Savage & Cooke Bourbon
Savage & Cooke Bourbon
Distinctive and pronounced, Dave Phinney’s house Bourbon.
GRAIN
All grain is grown within 50 miles of the distillery. Direct relationships have been forged with local farmers and grain is grown to a precise specification. Yellow corn makes up the bulk of the recipe, followed by rye and malted barley.
PRODUCTION
Whole kernels are delivered to the distillery and then milled and mashed on site. Following fermentation, the wash is distilled in a 20 plate, 24” Vendome Copper & Brassworks column still. Five batches of distillate are blended at a time for consistency prior to barreling.
BARRELS & AGING
White American Oak Char #3 barrels are hand-crafted by local cooper Seguin Moreau and the Bourbon is aged for a minimum of three years, and often longer.

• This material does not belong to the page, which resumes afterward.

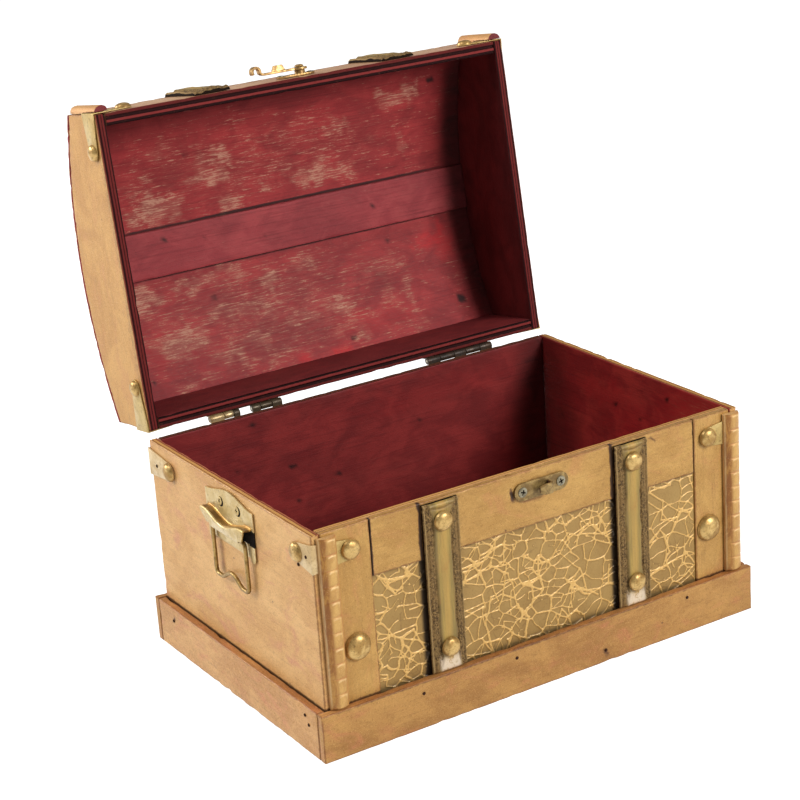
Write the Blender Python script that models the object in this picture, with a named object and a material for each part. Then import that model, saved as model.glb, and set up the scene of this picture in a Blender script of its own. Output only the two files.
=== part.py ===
"""Wooden treasure chest with an arched lid, swing handles and a swing-hook latch.

Metres, +Z up, the front faces -Y and the origin is the middle of the underside.
The lid is modelled closed, about its hinge axis, and an empty turns it to its open
rest pose. Left and right are as seen from the front.
"""
import math

import bmesh
import bpy
from mathutils import Matrix, Vector

# Body
BODY_WIDTH = 0.300
BODY_DEPTH = 0.197
BODY_HEIGHT = 0.135
SIDE_WALL_THICKNESS = 0.0056
FRONT_WALL_THICKNESS = 0.0040
BACK_WALL_THICKNESS = 0.0050
FLOOR_THICKNESS = 0.0050
PLINTH_HEIGHT = 0.0295
PLINTH_THICKNESS = 0.0053

# Facing of the front
FACING_THICKNESS = 0.0032
STILE_WIDTH = {"left": 0.0312, "right": 0.0276}
RAIL_HEIGHT = 0.0345
FIELD_THICKNESS = 0.0020

# Straps
STRAP_WIDTH = 0.0240
STRAP_PAD_WIDTH = 0.0125
STRAP_PAD_HEIGHT = 0.0036
STRAP_MARGIN_WIDTH = 0.0024
STRAP_MARGIN_HEIGHT = 0.0028
STRAP_CHANNEL_HEIGHT = 0.0021
STRAP_TOP_DROP = 0.0012
STRAP_BACK_STOP = 0.0180

# Beaded corner mouldings
MOULDING_WIDTH = 0.0118
MOULDING_BASE = 0.0020
MOULDING_HEIGHT = 0.0051
MOULDING_INSET = {"left": 0.0029, "right": 0.0}
BEAD_RADIUS = 0.0030
LID_MOULDING_RADIUS = 0.0049
MOULDING_TOP_DROP = 0.0022
BEAD_COUNT = 11
LID_MOULDING_HEIGHT = 0.0380
LID_MOULDING_FOOT = 0.0008

# Lid
LID_SIDE_INSET = 0.0025
LID_FRONT_INSET = 0.0015
LID_FRONT_HEIGHT = 0.0430
LID_BACK_HEIGHT = 0.0475
LID_CROWN_HEIGHT = 0.0655
LID_END_THICKNESS = 0.0062
LID_FRONT_THICKNESS = 0.0080
LID_BACK_THICKNESS = 0.0075
LID_SKIN_THICKNESS = 0.0022
LID_REST_GAP = 0.0003
LID_OPEN_ANGLE = math.radians(98.6)
BATTEN_WIDTH = 0.0300
BATTEN_THICKNESS = 0.0035

# Hinges
HINGE_LENGTH = 0.0510
HINGE_LEAF_HEIGHT = 0.0120
HINGE_LEAF_THICKNESS = 0.0010
KNUCKLE_RADIUS = 0.0023
KNUCKLE_BORE_RADIUS = 0.0012
HINGE_PIN_RADIUS = 0.0009
HINGE_AXIS_RISE = 0.0013

# Corner brackets
BRACKET_THICKNESS = 0.0006
BRACKET_ROOT_HEIGHT = 0.0175
BRACKET_TIP_RADIUS = 0.0058
BRACKET_TOP_DROP = 0.0050
BRACKET_FRONT_REACH = 0.0240
BRACKET_SIDE_REACH = 0.0160
BRACKET_BACK_REACH = 0.0150
BRACKET_BACK_SIDE_REACH = 0.0265
LID_BRACKET_REACH = 0.0230
LID_BRACKET_FOOT = 0.0010

# Dome-headed nails
SMALL_DOME_RADIUS = 0.0060
SMALL_DOME_HEIGHT = 0.0034
LARGE_DOME_RADIUS = 0.0085
LARGE_DOME_HEIGHT = 0.0046
DOME_RIM = 0.0005
STILE_DOME_INSET = 0.0238
LARGE_DOME_RISE = 0.0325
STRAP_DOME_TOP_DROP = 0.0125
STRAP_DOME_RISE = 0.0152

# Catch on the front rail
CATCH_X = 0.0025
CATCH_TOP_DROP = 0.0118
CATCH_LENGTH = 0.0380
CATCH_HEIGHT = 0.0108
CATCH_THICKNESS = 0.0012
CATCH_SCREW_SPACING = 0.0270
SCREW_HOLE_RADIUS = 0.0016
EAR_HEIGHT = 0.0064
EAR_THICKNESS = 0.0011
EAR_CLEAR = 0.0046
EAR_LEFT = 0.0042
EAR_RIGHT = 0.0048
EAR_BEND = 0.0012

# Swing hook on the lid
LATCH_X = 0.0005
LATCH_RISE = 0.0120
LATCH_PLATE_LENGTH = 0.0270
LATCH_PLATE_HEIGHT = 0.0095
LATCH_PLATE_THICKNESS = 0.0012
LATCH_PLATE_SHIFT = 0.0035
LATCH_SCREW_SPACING = 0.0215
LATCH_BOSS_RADIUS = 0.0034
LATCH_STANDOFF = 0.0040
HOOK_THICKNESS = 0.0014
HOOK_WIDTH = 0.0040
HOOK_EYE_RADIUS = 0.0050
HOOK_REACH = 0.0275
HOOK_CURL_RADIUS = 0.0027
HOOK_CURL_RISE = 0.0024
HOOK_BEND = 0.0012
THUMB_START = 0.0095
THUMB_LENGTH = 0.0095
THUMB_HEIGHT = 0.0034
THUMB_THICKNESS = 0.0011
RIVET_RADIUS = 0.0014
RIVET_HEAD_RADIUS = 0.0029
RIVET_HEAD_HEIGHT = 0.0015

# Side handles
HANDLE_Y = -0.0048
HANDLE_WIDTH = 0.0575
HANDLE_TOP_DROP = 0.0070
HANDLE_CREST = 0.0050
HANDLE_CREASE_DROP = 0.0172
HANDLE_LIP_DROP = 0.0215
HANDLE_LIP_RISE = 0.0026
HANDLE_LIP_REACH = 0.0068
HANDLE_LIP_END_REACH = 0.0016
HANDLE_FLAP_DROP = 0.0305
HANDLE_FLAP_REACH = 0.0046
HANDLE_FLAP_WIDTH = 0.0340
HANDLE_TAB_WIDTH = 0.0068
HANDLE_TAB_DROP = 0.0395
HANDLE_SHEET = 0.0008
HANDLE_BACK_DROP = 0.0368
HANDLE_SCREW_SPACING = 0.0208
HANDLE_SCREW_DROP = 0.0110
BAIL_WIRE_RADIUS = 0.0013
BAIL_AXIS_DROP = 0.0278
BAIL_AXIS_REACH = 0.0029
BAIL_WIDTH = 0.0400
BAIL_DROP = 0.0312
BAIL_BUMP = 0.0055
BAIL_BUMP_HALF = 0.0135
BAIL_STUB = 0.0100
BAIL_BEND = 0.0032

# Clearances, edge softening and the overrun of every cut
GAP = 0.0003
EDGE = 0.0004
OVERRUN = 0.0010
MERGE = 0.00001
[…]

All aging is done on site in one of three locations, all with ideal yet different conditions relating to temperature, humidity, sunlight and air flow.
FINISHING BARRELS
Once deemed mature by Master Distiller Jordan Via, a portion of the Bourbon is transferred to Dave Phinney’s Cabernet Sauvignon barrels for a period of about two months. This additional aging adds flavor, texture and character.
WATER
Pristine water is pulled from a spring on Dave’s high elevation mountain property in Alexander Valley, not far from the distillery.
MASH BILL
75% Corn, 21% Rye, 4% Malted Barley
PROFILE
Mature yet lively and loaded with character. Aromas of orange peel and honey mingle with toasty oak and caramel notes that are consistent through the palate. Lush and complex, gorgeous start to finish.